American mobile operators' advertising is still dominated by claims about their network coverage, from the "Can You Hear Me Now?" guy to consistent sniping about whose network is bigger
. But in Europe, competing on coverage largely went out years ago, thanks to smaller geographic areas to cover and denser populations, while converging on a single technology didn't hurt, either. Some operators there have gone so far as to embrace network sharing, where they collaborate on their infrastructure with their rivals to cut costs. Vodafone and Telefonica have announced the biggest network-sharing deal so far
, saying they'll jointly build new cell sites and consolidate existing ones in several countries across the continent.

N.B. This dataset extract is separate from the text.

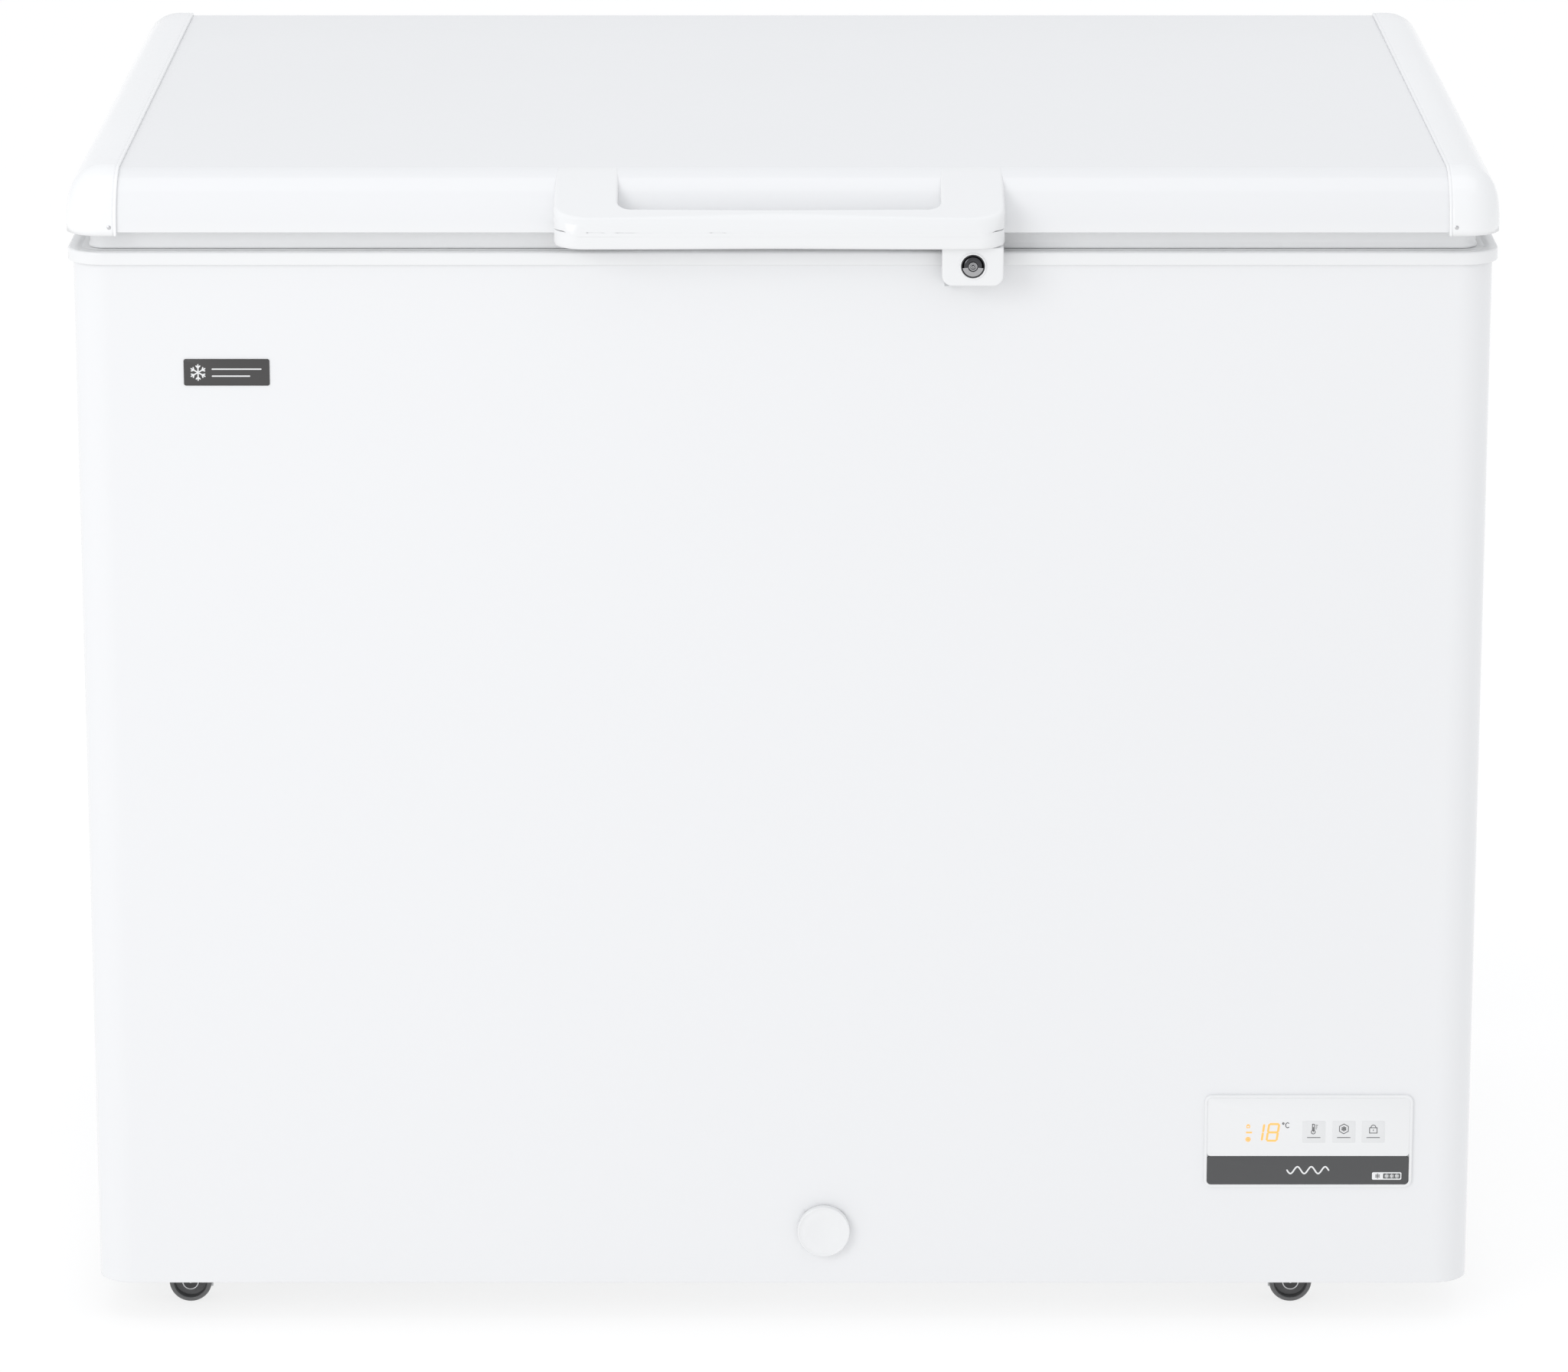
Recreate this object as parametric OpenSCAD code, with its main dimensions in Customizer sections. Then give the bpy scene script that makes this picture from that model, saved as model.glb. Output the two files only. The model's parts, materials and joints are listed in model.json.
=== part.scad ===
// Chest freezer with a hinged, counterbalanced lid, built up from its separate pieces.
// Origin: centre of the overall footprint, on the floor. Front is -Y, right is +X, up is +Z.

/* [Cabinet] */
// Width of the painted cabinet
cabinet_w = 993; // [830:1:1200]
// Depth of the painted cabinet
cabinet_d = 660; // [550:1:800]
// Height of the collar's top face above the floor
collar_top_z = 789; // [660:1:950]
// Height of the cabinet's bottom edge above the floor
skirt_z = 28; // [24:1:30]
// Radius of the cabinet's two front corners
corner_r = 26; // [18:1:32]
// Thickness of the painted steel sheet
sheet_t = 0.8; // [0.6:0.1:1.2]
// Thickness of the foam in the walls
wall_t = 64; // [50:1:80]
// Thickness of the foam under the storage floor and over the compressor bay
floor_t = 60; // [48:1:75]
// Thickness of the inner liner
liner_t = 1; // [0.8:0.1:1.5]
// Radius of the liner's upright corners
liner_r = 20; // [12:1:30]

/* [Collar] */
// Height of the collar's visible band
collar_h = 9; // [7:0.5:14]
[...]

Network sharing is seeing renewed interest as operators look to trim their capital expenditures, but it can benefit consumers as well. In one sense, a lot of spending is duplicated by rival operators as they build out network footprints that are roughly equivalent; significantly reducing that cost would have a big impact on their businesses, and allow them to redirect some of those resources elsewhere. As a Telefonica exec says, "by reducing our costs in areas of the business that customers don't see, we can ensure that we invest in areas they truly value." Thus far, many operators' response to the commoditization of their product has been to try and differentiate on coverage; eliminating that factor could spur them to differentiate in other ways, such as with new and better services.